Levés très tôt le matin, un magnifique panorama inondé par les premiers rayons de soleil s'offre à nous.
Alain, toujours soucieux de l'itinéraire et voyant le soleil sortir de la colline est rassuré, nous sommes dans la bonne direction pour rejoindre les voitures.
Évidemment, pas de toilette matinale, pas de petit déjeuner, nous voilà repartis avec seulement quelques biscuits dans l'estomac et un peu d'eau restée dans nos gourdes. Pour remercier et nous excuser de notre intrusion sauvage auprès du propriétaire de la cabane, nous laissons un mot sur la table, expliquant notre mésaventure, mentionnant une adresse pour le paiement de la serrure et fermons délicatement la porte avec un cordon.
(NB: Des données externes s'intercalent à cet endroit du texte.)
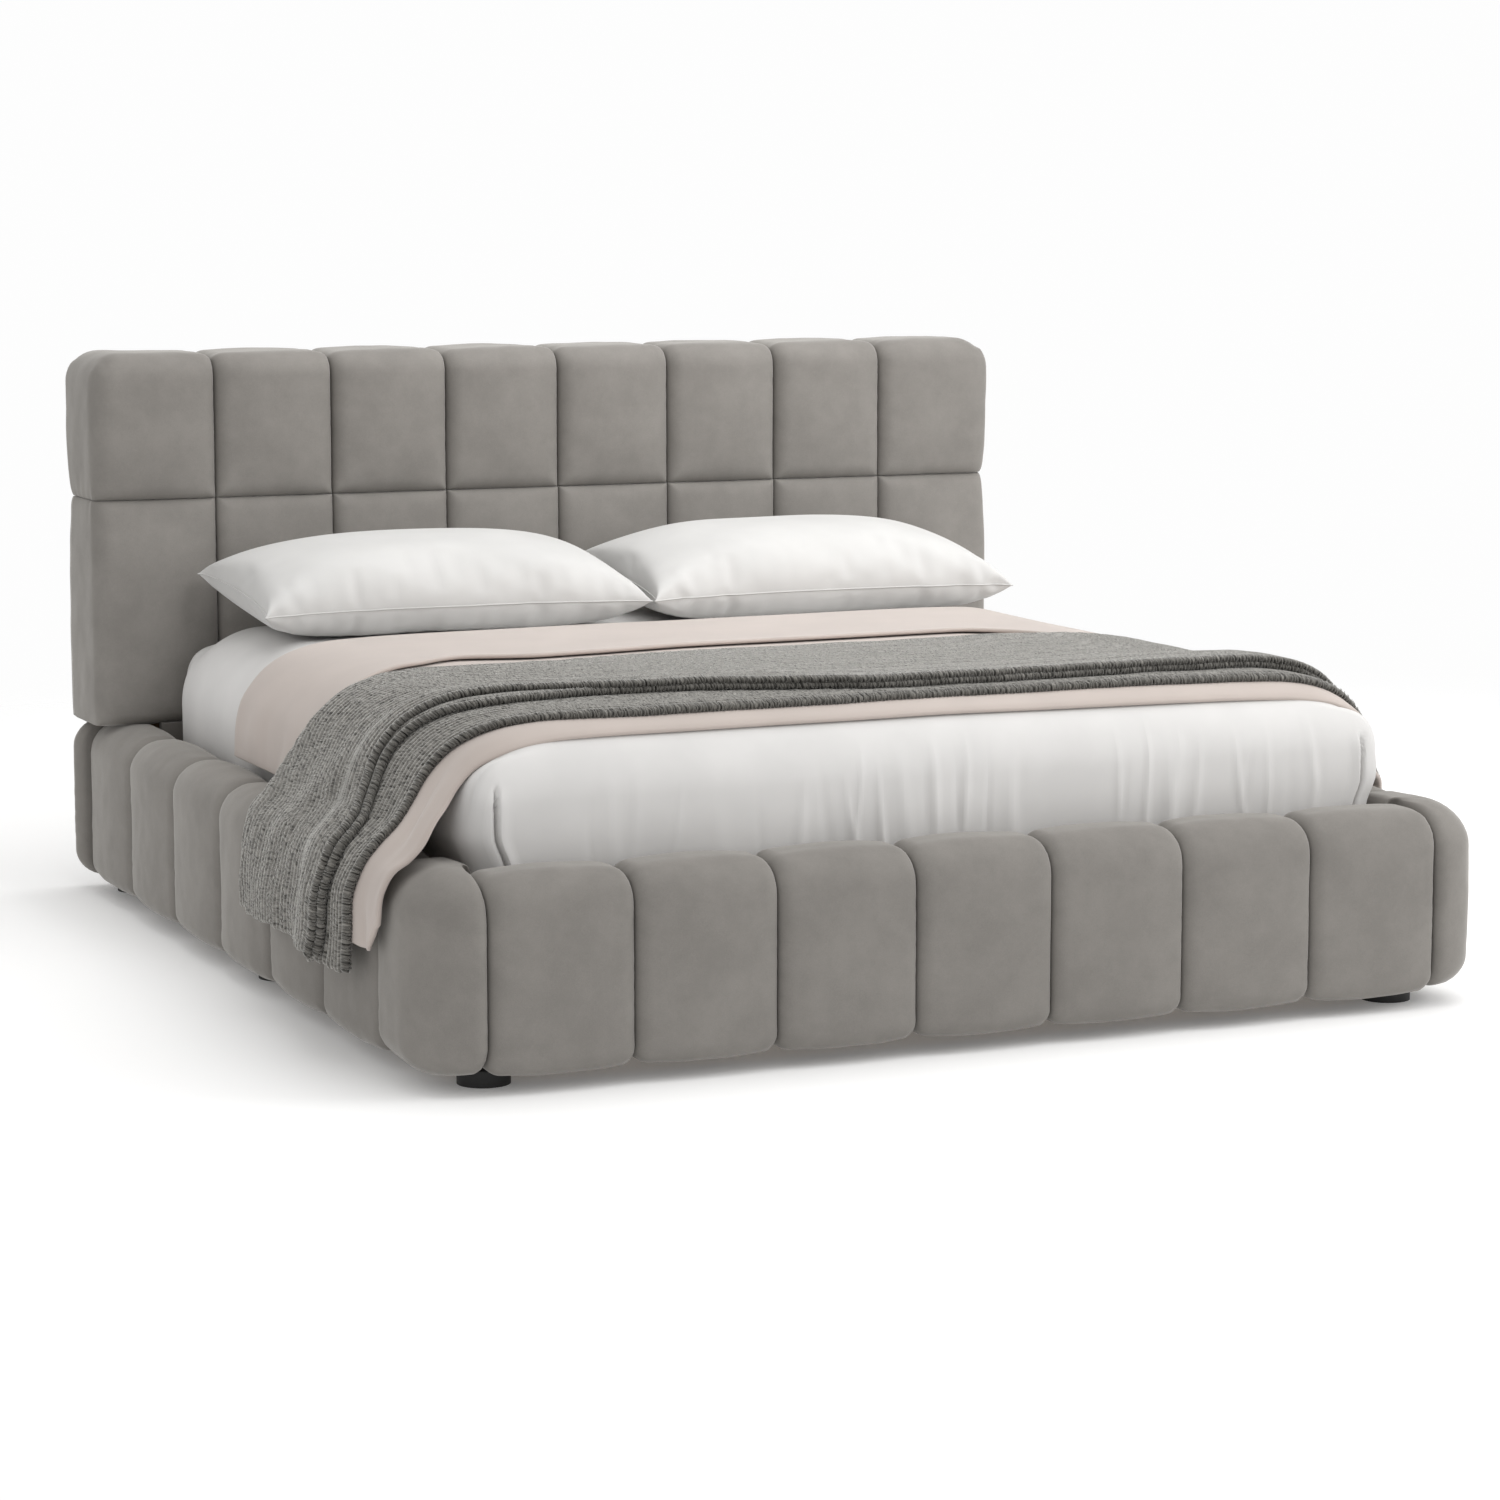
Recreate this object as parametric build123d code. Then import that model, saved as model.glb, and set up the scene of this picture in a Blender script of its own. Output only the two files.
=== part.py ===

Pendant la nuit, les orteils de Josette ont un peu désenflé, pas facile d'enfiler sa chaussure mais, persévérante, aidée par Mireille, elle parvient à se chausser et elle peut repartir sans trop de difficulté
Après quelques kilomètres, nous retrouvons le chemin conduisant aux voitures. Une grande distance reste encore à parcourir... Josette n'en pouvant plus quitte ses chaussures de marche qu'elle remplace par une paire de sandalettes en toile trouvée au fond du sac de Mireille, au risque de se faire une entorse. Heureusement le terrain n' est pas trop pentu.
Vers onze heures nous retrouvons enfin nos voitures et partons vite vers le prochain village à la recherche d'une cabine téléphonique pour prévenir nos familles.
La veille, elles avaient communiqué entre elles. Comme nous n'étions pas des randonneurs solitaires, elles n' étaient pas trop inquiètes.
Une randonnée de plus gravée dans nos mémoires ! Que nous relaterons un soir à la veillée ou lors d'une autre randonnée.